On 08/24/2012 03:36 PM, LaMontagne, Bob wrote:
I find the 3.0 lower limit to be disconcerting all on its own.

We agree on that!

Since
education schools routinely give A's out like candy (and a B is a
"gentleman's" pass for making the effort to show up), a 2.9999999999
does not impress me in the least. Rounding up is the least of the
worries here.

We agree that that example is sufficient to prove that looking at
the GPA is ludicrous ... but there is more to the story.

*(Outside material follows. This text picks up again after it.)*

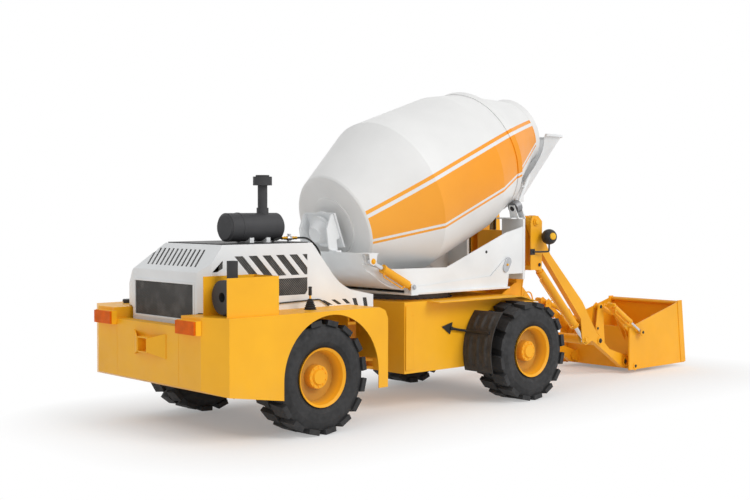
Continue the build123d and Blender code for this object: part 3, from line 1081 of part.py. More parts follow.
# Loading arms: two bent box arms with lift clevis and tilt post, joined by a cross tube
BUCKET_PIN_R = 35.0
TIP_R = 90.0
TILT_PIN_R = 15.0
TUBE_POINT = (2596.0, 470.0)
arm_line = (
    (1190, 2085), (1430, 1690), (2106, 1043), (2410, 620), (2710, 360), (3090, 240),
    (2990, 95), (2335, 500), (2060, 830), (1210, 1770), (1035, 2070),
)
lift_clevis = ((2075, 812), (2115, 500), (2188, 455), (2255, 480), (2330, 506))
tilt_post = ((2395, 640), (2450, 975), (2503, 1008), (2556, 975), (2600, 455))
with BuildPart() as arms:
    slab(arm_line, ARM_Y - ARM_W / 2, ARM_Y + ARM_W / 2)
    for point, radius in ((ARM_PIVOT, 85.0), (BUCKET_PIN, TIP_R)):
        cross_bar(point, ARM_Y - ARM_W / 2, ARM_Y + ARM_W / 2, radius)
    for outline in (lift_clevis, tilt_post):
        for inner_y in (ARM_Y - ARM_W / 2, ARM_Y + ARM_W / 2 - EYE_PLATE_T):
            slab(outline, inner_y, inner_y + EYE_PLATE_T)
    for point, radius in ((ARM_PIVOT, ARM_PIN_R), (BUCKET_PIN, BUCKET_PIN_R)):
        cross_bar(point, ARM_Y - ARM_W, ARM_Y + ARM_W, radius + RUNNING, Mode.SUBTRACT)
    cross_bar(TILT_BASE, ARM_Y - ARM_W / 2 - 6, ARM_Y + ARM_W / 2 + 6, TILT_PIN_R)
    cross_bar(TUBE_POINT, 0, ARM_Y - ARM_W / 2, 65)
    mirror(about=Plane.XZ)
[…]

Education schools that "routinely give A's out like candy" are not
the only schools. I assure you that Princeton does not do that.
http://www.princeton.edu/odoc/faculty/grading/

Are you seriously trying to tell us that somebody with a B- GPA
from Princeton does not have sufficient intellectual capacity to
teach grade school across the river in Philadelphia?

We agree that imposing a GPA requirement is ludicrous. It's the
sort of thing that gives mindless bureaucracy a bad name.

My point is that a 3.0 GPA requirement is simultaneously too low
/and too high/ ... depending on details. See also my previous note.

While we are mentioning anecdotes: Tell us what you would do with
an applicant who graduated from college with a C average, yet got
a 990 on the physics GRE. (I've seen it happen.)

If you ask me, this goes to show that GPAs and GREs are both nonsense.

Also, tell us what you would do with an applicant who had a C average
and absolutely abysmal GRE scores ... yet had been teaching upper-
division college courses since he was 17 years old, because he was a
brilliant engineer and a gifted teacher. (I've seen that, too.)